If, however, it could be established that this policy had been incorporated, the court could not in any event see any real prospect of CFH establishing that the effect of such a policy was to oblige MLI to cancel a trade or re-price it in circumstances where it was executed promptly and at the prevailing market rate.
It is unsurprising that the court did not consider it necessary or obvious to imply a general term incorporating relevant market practice where the parties were transacting under an ISDA Agreement which already contains detailed and comprehensive contractual terms. Furthermore, the court clearly recognised the difficulties that would arise if there were an express or implied term that the parties would act in accordance with market practice. It would be hard to identify in this or similar contexts precisely what could be considered to fall within the term “market practice” and the parties would likely have little way of determining, if there were a conflict between two market practices, which practice was the one in accordance with which they were obliged to act.
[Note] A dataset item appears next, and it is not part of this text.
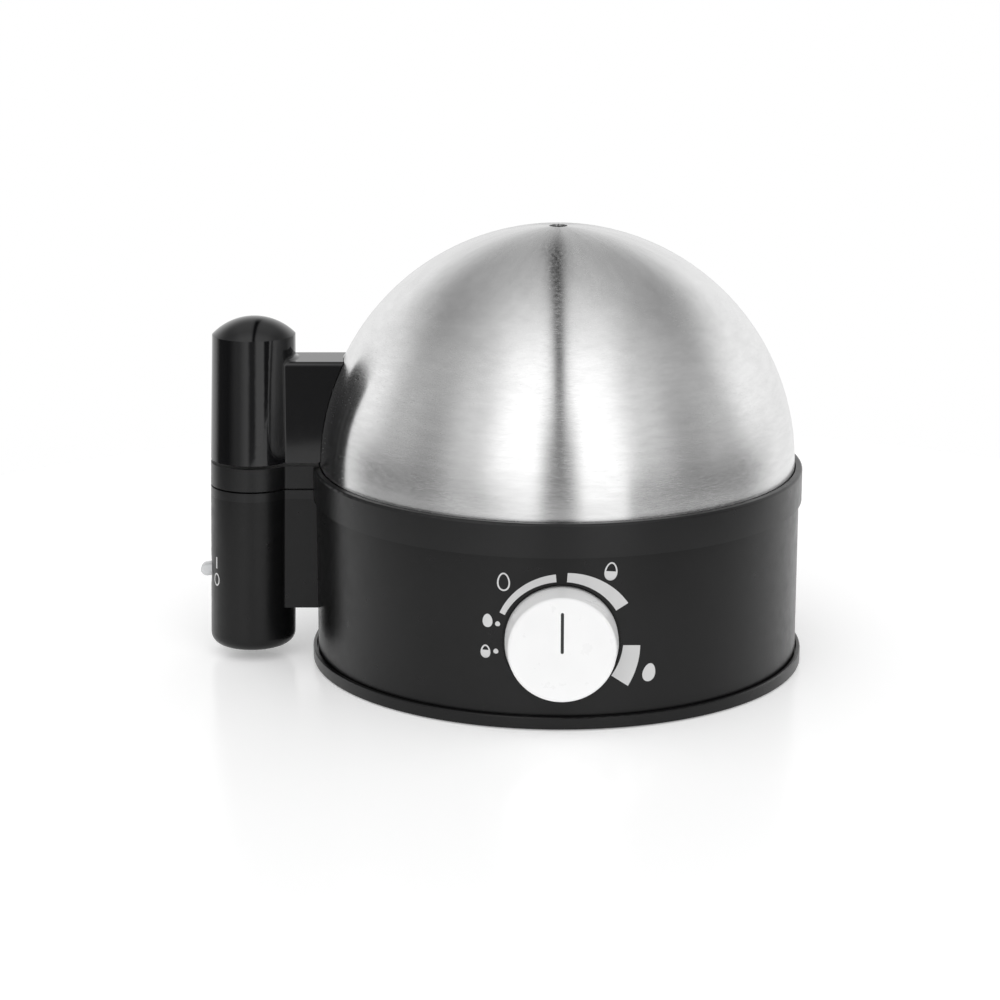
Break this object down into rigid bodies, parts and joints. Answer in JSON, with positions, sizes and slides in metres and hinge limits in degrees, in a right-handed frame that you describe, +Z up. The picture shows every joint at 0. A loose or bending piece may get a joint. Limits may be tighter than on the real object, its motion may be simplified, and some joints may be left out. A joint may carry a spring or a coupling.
{
  "type": "egg cooker",
  "caption": "Round electric egg cooker with a brushed steel dome lid on a black base, a front control knob, and a stacked post handle for lid, tray and base.",
  "frame": {"origin": "on the dome's axis at the plane of the foot's rest face", "axes": "+Z up along the dome's axis, -Y towards the control knob, -X towards the handle"},
  "size_m": [0.2059, 0.1751, 0.1483],
  "materials": {
    "housing_plastic": "satin black moulding",
    "collar_plastic": "satin black moulding, a little lighter",
    "gloss_handle": "polished black",
    "foot_rubber": "soft matt rubber",
    "seal_silicone": "red silicone",
    "pan_steel": "fine brushed stainless steel",
    "brushed_dome": "stainless steel brushed round its axis",
    "spreader_aluminium": "cast, dull",
    "element_sheath": "heat-darkened steel sheath",
    "white_ceramic": "white insulating beads",
    "zinc_steel": "zinc plated",
    "fuse_case": "lacquered can",
    "thermostat_moulding": "cream thermoset moulding",
    "terminal_brass": "bare brass",
    "switch_moulding": "black thermoset moulding",
    "lamp_glass": "small neon glow lamp",
    "gland_plastic": "black nylon",
    "block_plastic": "natural nylon",
    "buzzer_plastic": "black moulding",
    "wire_brown": "brown insulated wire",
    "wire_blue": "blue insulated wire",
    "knob_white": "white, softly polished",
    "pointer_black": "black filled line",
    "lever_clear": "milky, lit from behind"
  },
  "bodies": {
    "base": {"base_housing": "housing_plastic", "base_plate": "housing_plastic", "foot_ring": "foot_rubber", "collar_ring": "collar_plastic", "tie_screws": "zinc_steel", "pan_seal": "seal_silicone", "heating_pan": "pan_steel", "heat_spreader": "spreader_aluminium", "heating_element": "element_sheath", "element_beads": "white_ceramic", "element_pins": "zinc_steel", "thermal_fuse": "fuse_case", "fuse_strap": "zinc_steel", "thermostat": "thermostat_moulding", "thermostat_blades": "terminal_brass", "thermostat_bracket": "zinc_steel", "bracket_screws": "zinc_steel", "bush_nut": "terminal_brass", "switch_body": "switch_moulding", "switch_blades": "terminal_brass", "lever_pin": "zinc_steel", "indicator_lamp": "lamp_glass", "cord_gland": "gland_plastic", "terminal_block": "block_plastic", "terminal_screws": "zinc_steel", "buzzer": "buzzer_plastic", "wire_block_to_switch": "wire_brown", "wire_switch_to_thermostat": "wire_blue", "wire_thermostat_to_element": "wire_brown", "wire_element_to_fuse": "wire_blue", "wire_fuse_to_block": "wire_blue"},
    "knob": {"knob": "knob_white", "knob_pointer": "pointer_black", "knob_shaft": "zinc_steel", "knob_clip": "zinc_steel"},
    "lever": {"switch_lever": "lever_clear"},
    "tray": {"egg_tray": "collar_plastic"},
    "lid": {"dome": "brushed_dome", "lid_handle": "gloss_handle", "lid_handle_plug": "gloss_handle", "lid_clamp_plate": "zinc_steel", "lid_screws": "zinc_steel"}
  },
  "joints": [
    {"name": "knob_turn", "type": "hinge", "parent": "base", "child": "knob", "pos_m": [0, -0.08, 0.029], "axis": [0, 1, 0], "range_deg": [-105, 130]},
    {"name": "switch_toggle", "type": "hinge", "parent": "base", "child": "lever", "pos_m": [-0.109, 0, 0.0312], "axis": [0, 1, 0], "range_deg": [0, 16]},
    {"name": "tray_lift", "type": "slide", "parent": "base", "child": "tray", "axis": [0, 0, 1], "range_m": [0, 0.06]},
    {"name": "lid_lift", "type": "slide", "parent": "tray", "child": "lid", "axis": [0, 0, 1], "range_m": [0, 0.1]}
  ]
}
The result of this application also shows how difficult it will be for a party to mount a claim that the rate of its trade should be adjusted, or the trade itself cancelled, following a turbulent market scenario (except presumably if there is specific wording to this effect included in the relevant contract). CFH tried various different routes to make out its claim (including, in addition to the claims discussed above, that MLI had a duty to avoid a conflict of interest as a result of the parties’ prime brokerage relationship and/or that MLI had a tortious duty of care to CFH regarding the pricing of transactions) but none of these claims were successful. This will be a relief for parties trading with or on behalf of others in the market in terms of their obligations when transactions take place in periods of market turbulence.